[Stored entries]

-- -- --

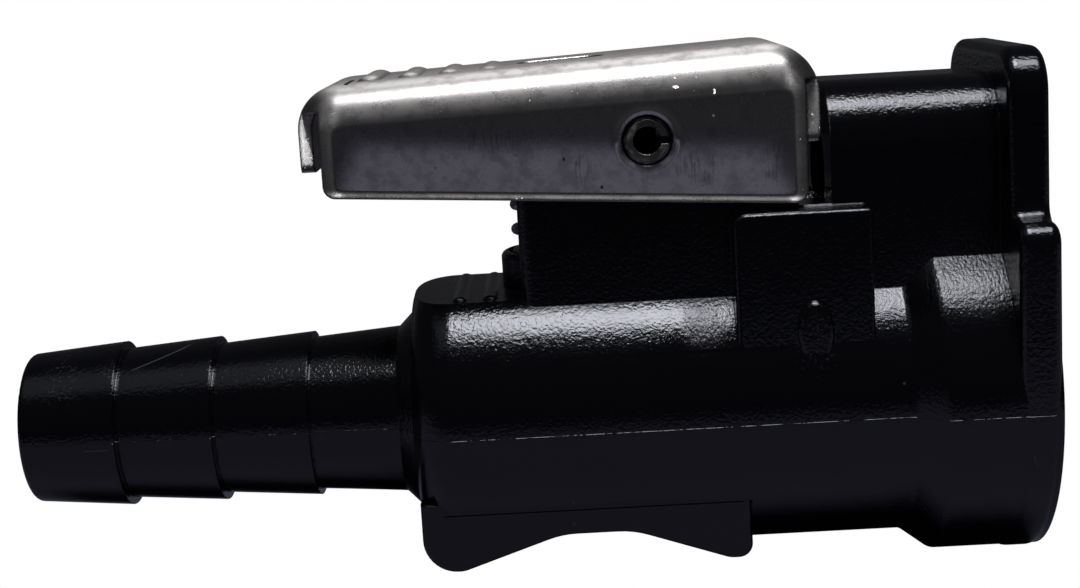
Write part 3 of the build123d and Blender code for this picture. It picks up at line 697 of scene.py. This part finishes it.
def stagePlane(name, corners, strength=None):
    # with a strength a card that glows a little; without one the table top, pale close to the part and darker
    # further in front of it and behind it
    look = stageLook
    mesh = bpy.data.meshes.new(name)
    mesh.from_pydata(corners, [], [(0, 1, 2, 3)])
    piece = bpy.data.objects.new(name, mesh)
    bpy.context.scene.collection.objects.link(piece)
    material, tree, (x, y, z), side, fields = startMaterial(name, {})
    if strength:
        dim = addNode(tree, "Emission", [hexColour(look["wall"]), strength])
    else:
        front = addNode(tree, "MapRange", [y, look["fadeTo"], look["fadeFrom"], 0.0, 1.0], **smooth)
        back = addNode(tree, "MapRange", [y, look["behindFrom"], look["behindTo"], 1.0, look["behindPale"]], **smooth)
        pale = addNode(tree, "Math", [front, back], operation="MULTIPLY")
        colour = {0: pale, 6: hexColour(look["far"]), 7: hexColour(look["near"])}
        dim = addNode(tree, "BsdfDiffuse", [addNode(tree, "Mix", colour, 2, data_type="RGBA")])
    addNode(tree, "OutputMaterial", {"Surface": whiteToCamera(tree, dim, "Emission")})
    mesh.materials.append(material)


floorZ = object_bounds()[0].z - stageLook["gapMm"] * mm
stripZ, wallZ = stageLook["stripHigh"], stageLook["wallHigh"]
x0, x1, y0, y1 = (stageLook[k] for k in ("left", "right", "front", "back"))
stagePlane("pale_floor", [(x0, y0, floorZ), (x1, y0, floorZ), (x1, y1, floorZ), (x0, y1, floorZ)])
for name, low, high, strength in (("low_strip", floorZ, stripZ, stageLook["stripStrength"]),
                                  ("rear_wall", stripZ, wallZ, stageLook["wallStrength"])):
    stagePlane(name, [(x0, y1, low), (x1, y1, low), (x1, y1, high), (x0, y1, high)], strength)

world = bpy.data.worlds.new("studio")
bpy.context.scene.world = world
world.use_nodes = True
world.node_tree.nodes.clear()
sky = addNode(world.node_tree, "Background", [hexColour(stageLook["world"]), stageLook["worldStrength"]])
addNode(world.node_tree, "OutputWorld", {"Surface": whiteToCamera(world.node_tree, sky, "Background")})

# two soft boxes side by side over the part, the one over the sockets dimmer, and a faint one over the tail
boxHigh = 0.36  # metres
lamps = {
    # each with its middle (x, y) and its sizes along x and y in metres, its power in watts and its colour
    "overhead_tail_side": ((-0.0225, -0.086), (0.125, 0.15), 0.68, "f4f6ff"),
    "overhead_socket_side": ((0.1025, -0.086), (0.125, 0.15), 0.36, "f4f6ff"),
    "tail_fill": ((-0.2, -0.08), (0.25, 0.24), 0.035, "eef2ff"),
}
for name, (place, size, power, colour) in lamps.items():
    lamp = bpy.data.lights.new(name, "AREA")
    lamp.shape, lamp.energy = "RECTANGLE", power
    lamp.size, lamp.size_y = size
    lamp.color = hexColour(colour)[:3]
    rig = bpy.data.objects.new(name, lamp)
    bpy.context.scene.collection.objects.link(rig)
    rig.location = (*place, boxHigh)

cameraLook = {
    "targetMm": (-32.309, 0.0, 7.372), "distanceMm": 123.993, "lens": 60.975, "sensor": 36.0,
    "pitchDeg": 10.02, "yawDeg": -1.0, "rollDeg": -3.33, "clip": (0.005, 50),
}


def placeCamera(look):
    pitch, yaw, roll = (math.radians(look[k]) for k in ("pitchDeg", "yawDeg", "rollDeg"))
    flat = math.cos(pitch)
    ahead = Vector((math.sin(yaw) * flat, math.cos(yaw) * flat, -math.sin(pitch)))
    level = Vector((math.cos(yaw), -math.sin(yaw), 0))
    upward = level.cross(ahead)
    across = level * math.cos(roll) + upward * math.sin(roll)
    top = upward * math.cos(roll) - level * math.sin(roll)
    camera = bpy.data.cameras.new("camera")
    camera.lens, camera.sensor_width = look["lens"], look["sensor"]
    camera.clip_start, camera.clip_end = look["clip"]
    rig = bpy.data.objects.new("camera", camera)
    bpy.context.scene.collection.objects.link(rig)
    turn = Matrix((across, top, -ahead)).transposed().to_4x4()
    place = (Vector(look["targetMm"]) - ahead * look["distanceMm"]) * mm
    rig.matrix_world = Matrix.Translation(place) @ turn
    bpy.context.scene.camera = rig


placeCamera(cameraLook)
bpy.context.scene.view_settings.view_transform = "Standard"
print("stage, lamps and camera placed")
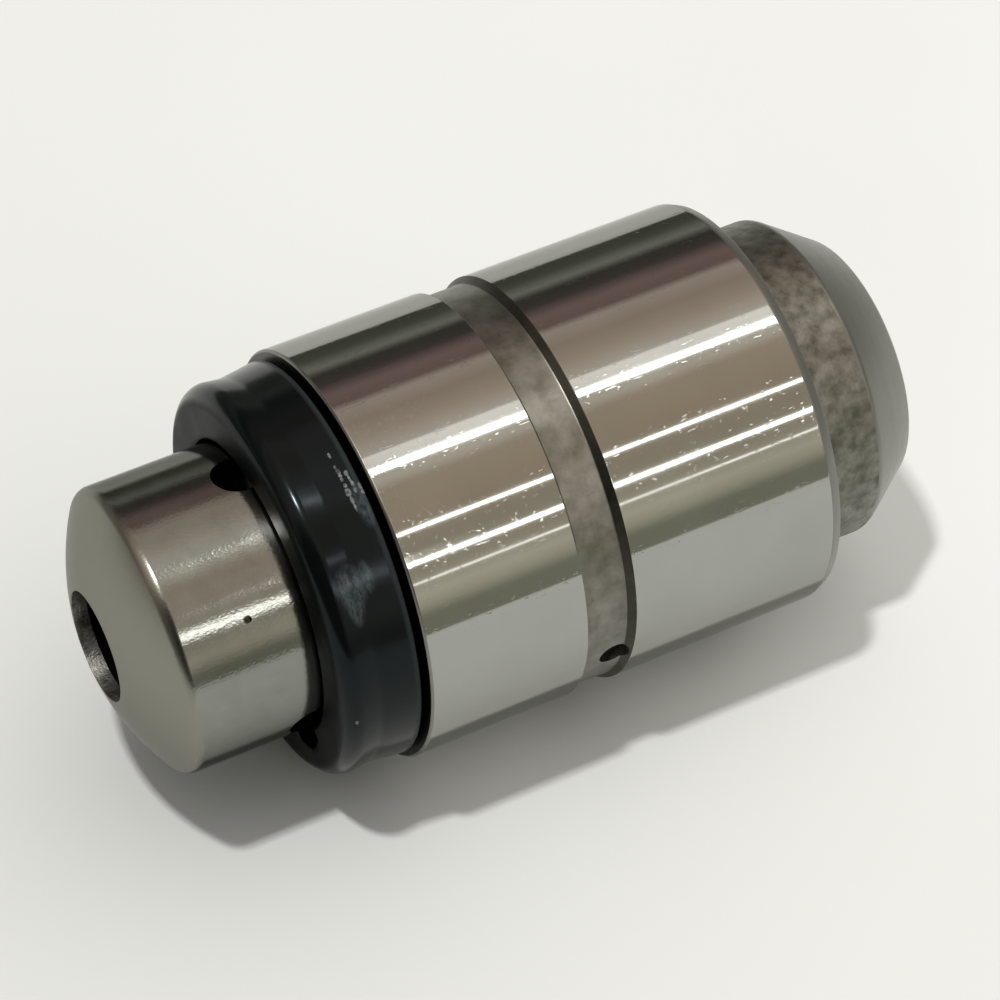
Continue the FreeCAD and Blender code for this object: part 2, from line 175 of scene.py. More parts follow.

-- -- --

Transcribe each line of the data above, unaltered, from the one where "floorZ = object_bounds()[0].z" appears to the one where "rig.location = (*place, boxHigh)" appears, inclusive of both.

floorZ = object_bounds()[0].z - stageLook["gapMm"] * mm
stripZ, wallZ = stageLook["stripHigh"], stageLook["wallHigh"]
x0, x1, y0, y1 = (stageLook[k] for k in ("left", "right", "front", "back"))
stagePlane("pale_floor", [(x0, y0, floorZ), (x1, y0, floorZ), (x1, y1, floorZ), (x0, y1, floorZ)])
for name, low, high, strength in (("low_strip", floorZ, stripZ, stageLook["stripStrength"]),
                                  ("rear_wall", stripZ, wallZ, stageLook["wallStrength"])):
    stagePlane(name, [(x0, y1, low), (x1, y1, low), (x1, y1, high), (x0, y1, high)], strength)

world = bpy.data.worlds.new("studio")
bpy.context.scene.world = world
world.use_nodes = True
world.node_tree.nodes.clear()
sky = addNode(world.node_tree, "Background", [hexColour(stageLook["world"]), stageLook["worldStrength"]])
addNode(world.node_tree, "OutputWorld", {"Surface": whiteToCamera(world.node_tree, sky, "Background")})

# two soft boxes side by side over the part, the one over the sockets dimmer, and a faint one over the tail
boxHigh = 0.36  # metres
lamps = {
    # each with its middle (x, y) and its sizes along x and y in metres, its power in watts and its colour
    "overhead_tail_side": ((-0.0225, -0.086), (0.125, 0.15), 0.68, "f4f6ff"),
    "overhead_socket_side": ((0.1025, -0.086), (0.125, 0.15), 0.36, "f4f6ff"),
    "tail_fill": ((-0.2, -0.08), (0.25, 0.24), 0.035, "eef2ff"),
}
for name, (place, size, power, colour) in lamps.items():
    lamp = bpy.data.lights.new(name, "AREA")
    lamp.shape, lamp.energy = "RECTANGLE", power
    lamp.size, lamp.size_y = size
    lamp.color = hexColour(colour)[:3]
    rig = bpy.data.objects.new(name, lamp)
    bpy.context.scene.collection.objects.link(rig)
    rig.location = (*place, boxHigh)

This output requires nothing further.